* _OBJECTIVE_
Copy the data word for word, keeping every line.

* _INFORMATION SHOWN_
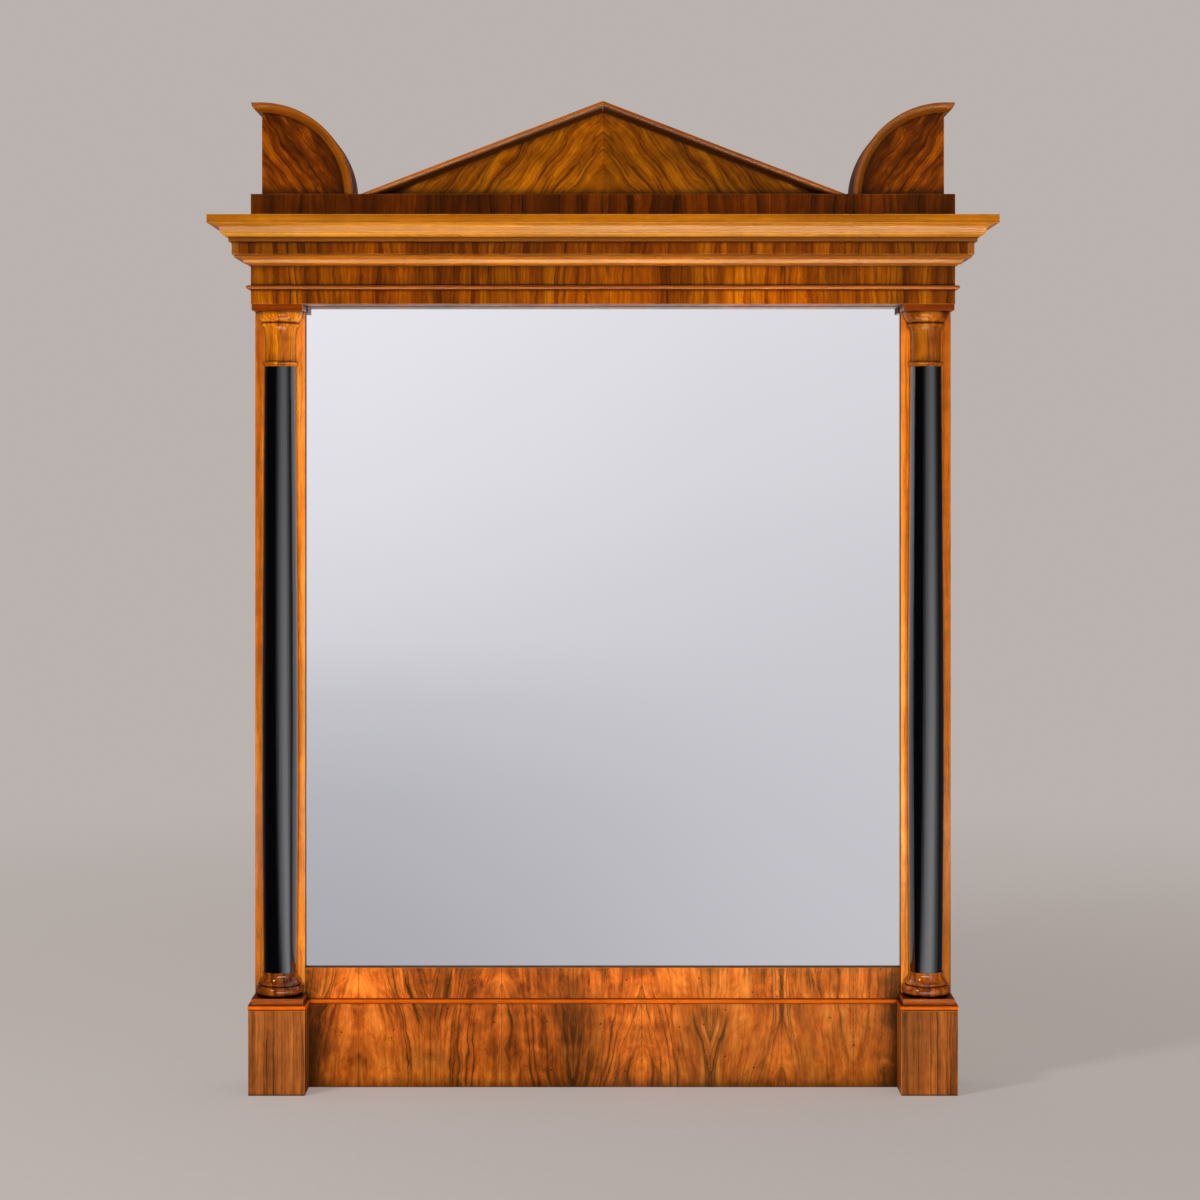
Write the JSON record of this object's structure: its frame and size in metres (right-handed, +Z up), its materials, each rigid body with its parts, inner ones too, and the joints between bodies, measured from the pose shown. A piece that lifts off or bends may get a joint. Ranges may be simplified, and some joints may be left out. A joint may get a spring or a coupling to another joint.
{
  "type": "wall mirror",
  "caption": "Wall mirror with half round black columns, a moulded cornice, a low pediment and quarter round corner blocks, hung by rings on its back.",
  "frame": {"origin": "middle of the base's lower edge, on the plane of the wall", "axes": "+Z up, +X to the right as seen from the front, +Y into the wall; the front faces -Y"},
  "size_m": [0.943, 0.1298, 1.1996],
  "materials": {
    "walnut_veneer": "french polished, figured walnut",
    "walnut_moulding": "french polished, amber walnut",
    "ebonised": "black polish, glossy",
    "softwood": "bare, aged",
    "back_board": "bare, aged",
    "plate": "silvered plate glass",
    "hanger_brass": "dull",
    "nail_steel": "dull"
  },
  "bodies": {
    "mirror_frame": {"abacus_left": "walnut_moulding", "abacus_right": "walnut_moulding", "acroterion_left": "walnut_veneer", "acroterion_moulding_left": "walnut_moulding", "acroterion_moulding_right": "walnut_moulding", "acroterion_right": "walnut_veneer", "architrave": "walnut_veneer", "attic_block": "softwood", "attic_veneer": "walnut_veneer", "back_board_left": "back_board", "back_board_middle": "back_board", "back_board_nails": "nail_steel", "back_board_right": "back_board", "base_bead": "walnut_moulding", "base_veneer": "walnut_veneer", "bed_moulding_front": "walnut_moulding", "bed_moulding_left": "walnut_moulding", "bed_moulding_right": "walnut_moulding", "bottom_rail": "softwood", "capital_left": "walnut_moulding", "capital_right": "walnut_moulding", "column_base_left": "walnut_moulding", "column_base_right": "walnut_moulding", "column_shaft_left": "ebonised", "column_shaft_right": "ebonised", "cornice_board": "walnut_moulding", "crown_moulding_front": "walnut_moulding", "crown_moulding_left": "walnut_moulding", "crown_moulding_right": "walnut_moulding", "entablature_ends": "softwood", "fascia_front": "walnut_veneer", "fascia_left": "walnut_veneer", "fascia_packing": "softwood", "fascia_right": "walnut_veneer", "foot_plate_left": "walnut_moulding", "foot_plate_right": "walnut_moulding", "frieze_bead_front": "walnut_moulding", "frieze_bead_left": "walnut_moulding", "frieze_bead_right": "walnut_moulding", "frieze_board": "walnut_veneer", "glue_blocks": "softwood", "hanger_screws": "hanger_brass", "hanger_strap_left": "hanger_brass", "hanger_strap_right": "hanger_brass", "mirror_plate": "plate", "pediment_board": "walnut_veneer", "plate_blocks": "softwood", "plinth_cap_left": "walnut_moulding", "plinth_cap_right": "walnut_moulding", "plinth_left": "walnut_veneer", "plinth_right": "walnut_veneer", "raking_moulding_left": "walnut_moulding", "raking_moulding_right": "walnut_moulding", "stile_left": "softwood", "stile_right": "softwood", "stile_veneer_left": "walnut_veneer", "stile_veneer_right": "walnut_veneer", "top_rail": "softwood"},
    "ring_left": {"hanger_ring_left": "hanger_brass"},
    "ring_right": {"hanger_ring_right": "hanger_brass"}
  },
  "joints": [
    {"name": "hanger_ring_left_swing", "type": "hinge", "parent": "mirror_frame", "child": "ring_left", "pos_m": [-0.33, -0.0092, 1.0199], "axis": [-1, 0, 0], "range_deg": [0, 175]},
    {"name": "hanger_ring_right_swing", "type": "hinge", "parent": "mirror_frame", "child": "ring_right", "pos_m": [0.33, -0.0092, 1.0199], "axis": [-1, 0, 0], "range_deg": [0, 175]}
  ]
}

* _EXERCISE SOLUTION_
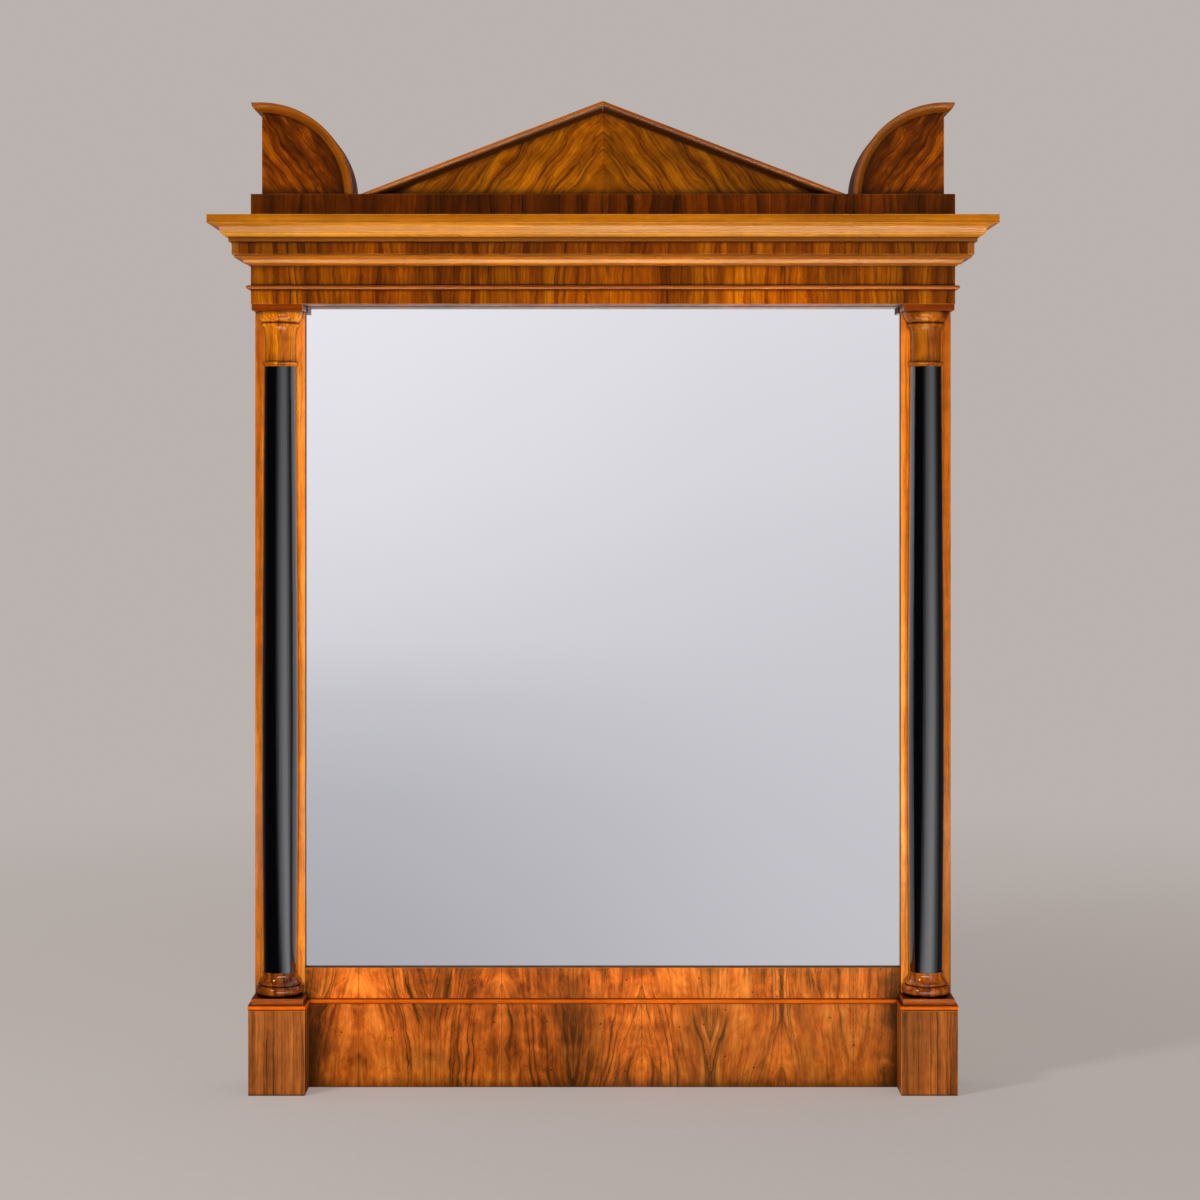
Write the JSON record of this object's structure: its frame and size in metres (right-handed, +Z up), its materials, each rigid body with its parts, inner ones too, and the joints between bodies, measured from the pose shown. A piece that lifts off or bends may get a joint. Ranges may be simplified, and some joints may be left out. A joint may get a spring or a coupling to another joint.
{
  "type": "wall mirror",
  "caption": "Wall mirror with half round black columns, a moulded cornice, a low pediment and quarter round corner blocks, hung by rings on its back.",
  "frame": {"origin": "middle of the base's lower edge, on the plane of the wall", "axes": "+Z up, +X to the right as seen from the front, +Y into the wall; the front faces -Y"},
  "size_m": [0.943, 0.1298, 1.1996],
  "materials": {
    "walnut_veneer": "french polished, figured walnut",
    "walnut_moulding": "french polished, amber walnut",
    "ebonised": "black polish, glossy",
    "softwood": "bare, aged",
    "back_board": "bare, aged",
    "plate": "silvered plate glass",
    "hanger_brass": "dull",
    "nail_steel": "dull"
  },
  "bodies": {
    "mirror_frame": {"abacus_left": "walnut_moulding", "abacus_right": "walnut_moulding", "acroterion_left": "walnut_veneer", "acroterion_moulding_left": "walnut_moulding", "acroterion_moulding_right": "walnut_moulding", "acroterion_right": "walnut_veneer", "architrave": "walnut_veneer", "attic_block": "softwood", "attic_veneer": "walnut_veneer", "back_board_left": "back_board", "back_board_middle": "back_board", "back_board_nails": "nail_steel", "back_board_right": "back_board", "base_bead": "walnut_moulding", "base_veneer": "walnut_veneer", "bed_moulding_front": "walnut_moulding", "bed_moulding_left": "walnut_moulding", "bed_moulding_right": "walnut_moulding", "bottom_rail": "softwood", "capital_left": "walnut_moulding", "capital_right": "walnut_moulding", "column_base_left": "walnut_moulding", "column_base_right": "walnut_moulding", "column_shaft_left": "ebonised", "column_shaft_right": "ebonised", "cornice_board": "walnut_moulding", "crown_moulding_front": "walnut_moulding", "crown_moulding_left": "walnut_moulding", "crown_moulding_right": "walnut_moulding", "entablature_ends": "softwood", "fascia_front": "walnut_veneer", "fascia_left": "walnut_veneer", "fascia_packing": "softwood", "fascia_right": "walnut_veneer", "foot_plate_left": "walnut_moulding", "foot_plate_right": "walnut_moulding", "frieze_bead_front": "walnut_moulding", "frieze_bead_left": "walnut_moulding", "frieze_bead_right": "walnut_moulding", "frieze_board": "walnut_veneer", "glue_blocks": "softwood", "hanger_screws": "hanger_brass", "hanger_strap_left": "hanger_brass", "hanger_strap_right": "hanger_brass", "mirror_plate": "plate", "pediment_board": "walnut_veneer", "plate_blocks": "softwood", "plinth_cap_left": "walnut_moulding", "plinth_cap_right": "walnut_moulding", "plinth_left": "walnut_veneer", "plinth_right": "walnut_veneer", "raking_moulding_left": "walnut_moulding", "raking_moulding_right": "walnut_moulding", "stile_left": "softwood", "stile_right": "softwood", "stile_veneer_left": "walnut_veneer", "stile_veneer_right": "walnut_veneer", "top_rail": "softwood"},
    "ring_left": {"hanger_ring_left": "hanger_brass"},
    "ring_right": {"hanger_ring_right": "hanger_brass"}
  },
  "joints": [
    {"name": "hanger_ring_left_swing", "type": "hinge", "parent": "mirror_frame", "child": "ring_left", "pos_m": [-0.33, -0.0092, 1.0199], "axis": [-1, 0, 0], "range_deg": [0, 175]},
    {"name": "hanger_ring_right_swing", "type": "hinge", "parent": "mirror_frame", "child": "ring_right", "pos_m": [0.33, -0.0092, 1.0199], "axis": [-1, 0, 0], "range_deg": [0, 175]}
  ]
}